The most striking aspect of the CJP phenomenon is that many of its visible faces are hardly political outsiders in the conventional sense. Several are products of the same examination system they now criticise—graduates of premier institutions, including the IITs, and in some cases beneficiaries of advanced education abroad. They followed the script that middle-class India prescribes: study hard, clear competitive examinations and acquire impressive credentials. Yet they have embraced the label “roach”, a term originally intended as an insult. In doing so, they have transformed it into a badge of survival and defiance.
Their grievance is not merely about jobs or examinations. It is also about access. A generation that did everything it was told to do increasingly believes that achievement alone does not guarantee a voice in the institutions that shape its future.
That sentiment is visible in very different forms elsewhere. Ritabrata’s rise in Bengal is not an outsider’s revolt but an internal one. His success in carrying a substantial section of legislators with him suggests that political authority can no longer rest solely on legacy, longevity or organisational control. The challenge is emerging from within the system itself.

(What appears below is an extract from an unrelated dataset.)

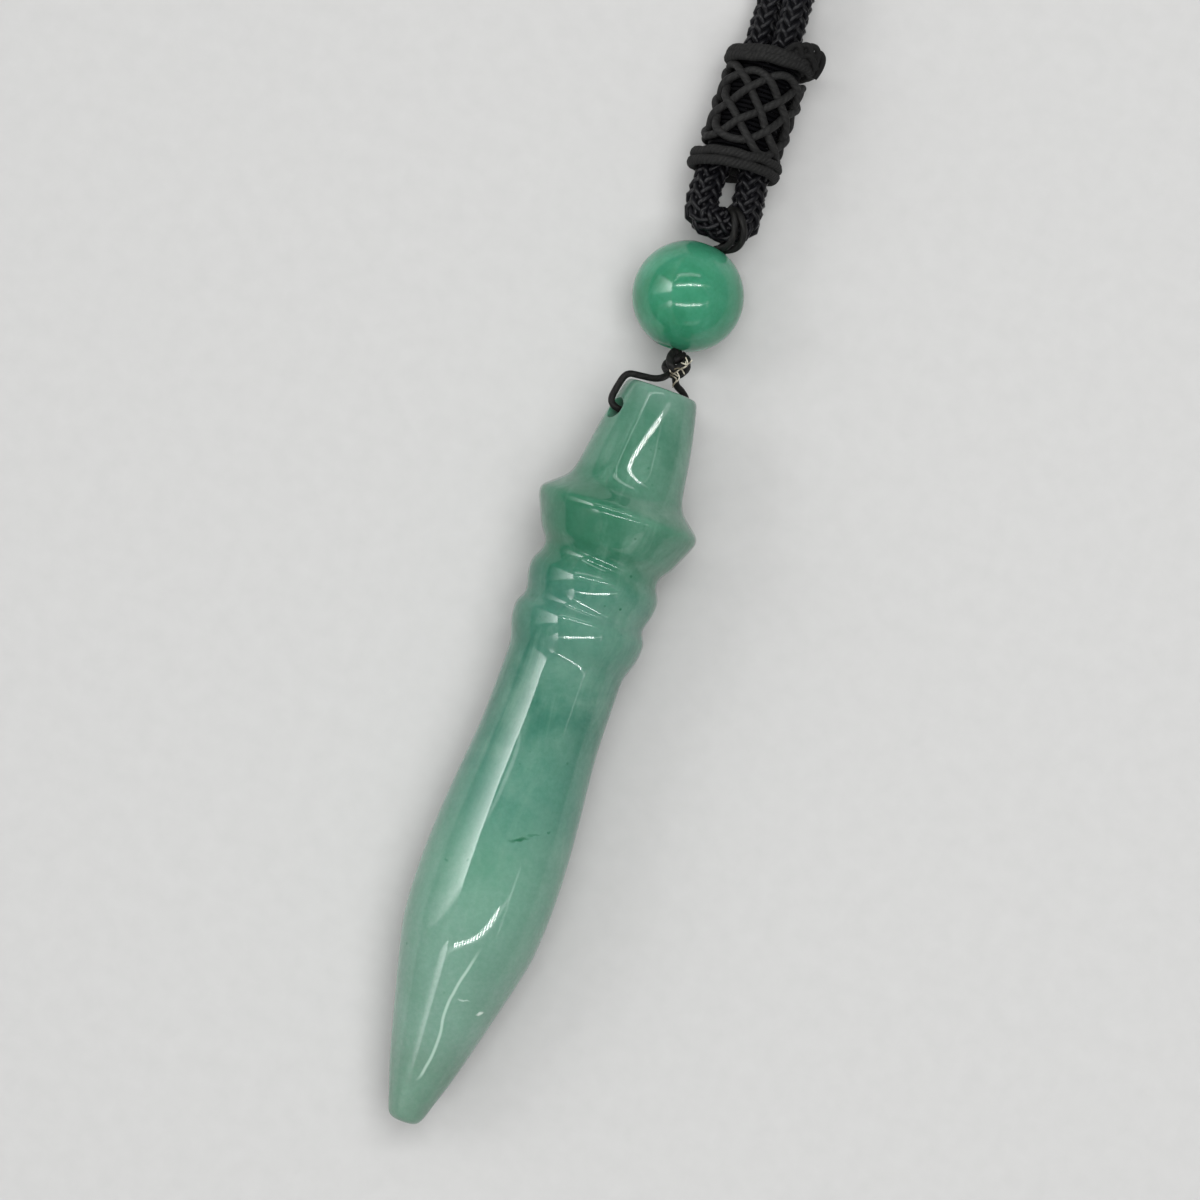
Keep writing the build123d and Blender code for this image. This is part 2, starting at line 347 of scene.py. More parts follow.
def tube_curve(name, lines, radius, material, sides=1, cyclic=False):
    """Round tubes along lines of points, as one curve object."""
    curve = bpy.data.curves.new(name, "CURVE")
    curve.dimensions = "3D"
    curve.bevel_depth = radius
    curve.bevel_resolution = sides
    curve.use_fill_caps = True
    for line in lines:
        spline = curve.splines.new("POLY")
        spline.points.add(len(line) - 1)
        spline.points.foreach_set("co", np.c_[line, np.ones(len(line))].ravel())
        spline.use_cyclic_u = cyclic
    piece = bpy.data.objects.new(name, curve)
    curve.materials.append(material)
    bpy.context.collection.objects.link(piece)
    return piece


fold_swell = 0.17
fold_reach = 5.0 * mm


def braid_lines(path):
    """Centre lines of the braid's strands round a path. The braid opens a little in the fold."""
    forward, normals, sides = carried_frames(path)
    travel = np.concatenate([[0], np.cumsum(np.linalg.norm(np.diff(path, axis=0), axis=1))])
    crossings = 2 * carriers * travel / braid_pitch
    outside = cord_radius * (1 + fold_swell * np.exp(-((travel / fold_reach) ** 2)))
    middle = outside - strand_radius - strand_swing
    lines = []
    for hand in (1, -1):
        for carrier in range(carriers):
            angle = 2 * math.pi * (hand * travel / braid_pitch + carrier / carriers)
            over = np.cos(math.pi / 2 * (2 * carrier + hand * crossings) - math.pi / 4)
            reach = (middle + hand * strand_swing * over)[:, None]
            across = np.cos(angle)[:, None] * normals + np.sin(angle)[:, None] * sides
            lines.append(path + reach * across)
    return lines


def new_group(name, inputs, outputs):
    """Empty shader node group. Gives it with the nodes of its inputs and of its outputs."""
    group = bpy.data.node_groups.new(name, "ShaderNodeTree")
    for side, sockets in (("INPUT", inputs), ("OUTPUT", outputs)):
        for socket, kind in sockets.items():
            group.interface.new_socket(socket, in_out=side, socket_type=f"NodeSocket{kind}")
    return group, group.nodes.new("NodeGroupInput"), group.nodes.new("NodeGroupOutput")


def twisted_strand():
    """Shared effect: the plies and fine fibres of a twisted strand, over its UV map."""
    group, given, result = new_group(
        "twisted strand",
        {
            "Vector": "Vector",
            "Turns": "Float",
            "Plies": "Float",
            "Matt": "Float",
            "Dark": "Color",
            "Light": "Color",
        },
        {"Color": "Color", "Roughness": "Float", "Height": "Float"},
    )
    nodes, links = group.nodes, group.links
    combine = functools.partial(math_node, group)
    place = nodes.new("ShaderNodeSeparateXYZ")
    links.new(given.outputs["Vector"], place.inputs["Vector"])
    along = combine("MULTIPLY", place.outputs["X"], given.outputs["Turns"])
    lay = combine("ADD", along, combine("MULTIPLY", place.outputs["Y"], given.outputs["Plies"]))
    across = combine("SUBTRACT", combine("MULTIPLY", combine("FRACT", lay, 0.0), 2.0), 1.0)
    ply = combine("SUBTRACT", 1.0, combine("MULTIPLY", across, across))
    fibre_place = nodes.new("ShaderNodeCombineXYZ")
    links.new(combine("MULTIPLY", lay, 9.0), fibre_place.inputs["X"])
    links.new(combine("MULTIPLY", along, 1.7), fibre_place.inputs["Y"])
    fibres = nodes.new("ShaderNodeTexNoise")
    fibres.inputs["Scale"].default_value = 1.0
    fibres.inputs["Detail"].default_value = 3
    links.new(fibre_place.outputs["Vector"], fibres.inputs["Vector"])
    spread = range_node(group, fibres.outputs["Fac"], 0.35, 0.75, 0, 1, steps="LINEAR")
    # Painted sheen: the light colour lies on the crowns of the plies, where the fibres spread
    painted_sheen = combine("MULTIPLY", spread, ply)
    shade = colour_mix(group, painted_sheen, given.outputs["Dark"], given.outputs["Light"])
    links.new(shade, result.inputs["Color"])
    rough = combine("SUBTRACT", given.outputs["Matt"], combine("MULTIPLY", spread, 0.12))
    links.new(rough, result.inputs["Roughness"])
    height = combine("ADD", ply, combine("MULTIPLY", fibres.outputs["Fac"], 0.6))
    links.new(height, result.inputs["Height"])
    return group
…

Annamalai’s trajectory reflects another route. A former IPS officer who rose rapidly within the BJP, he built a direct connection with younger voters through relentless public engagement and social media outreach. His decision to step away and launch a people’s movement signals a belief that political capital can be converted into a platform outside traditional party structures.
India has witnessed generational upheavals before. The Jayaprakash Narayan movement of the 1970s brought a new cohort into politics and challenged entrenched authority. Decades later, the anti-corruption movement mobilised citizens across class lines, introduced a new political vocabulary and demonstrated the power of social media as a political tool. Both promised renewal. Both eventually produced establishments of their own.
The current moment differs in one important respect. The challenge is directed not merely at governments but at the architecture of politics itself. Younger political actors appear less willing to accept the traditional hierarchy through which influence is acquired slowly and authority flows from the top down.
Technology has accelerated that shift. Political visibility, once mediated by parties, institutions and legacy media, can now be built directly. Followers, volunteers and supporters can be assembled with a speed that older organisations often struggle to match. Legitimacy increasingly derives not only from seniority but from the ability to mobilise attention and action.
Whether these experiments mature into durable institutions remains uncertain. Many movements born in rebellion have eventually come to resemble the structures they set out to challenge. Yet the signal emerging from Jantar Mantar, Kolkata and Chennai is difficult to ignore.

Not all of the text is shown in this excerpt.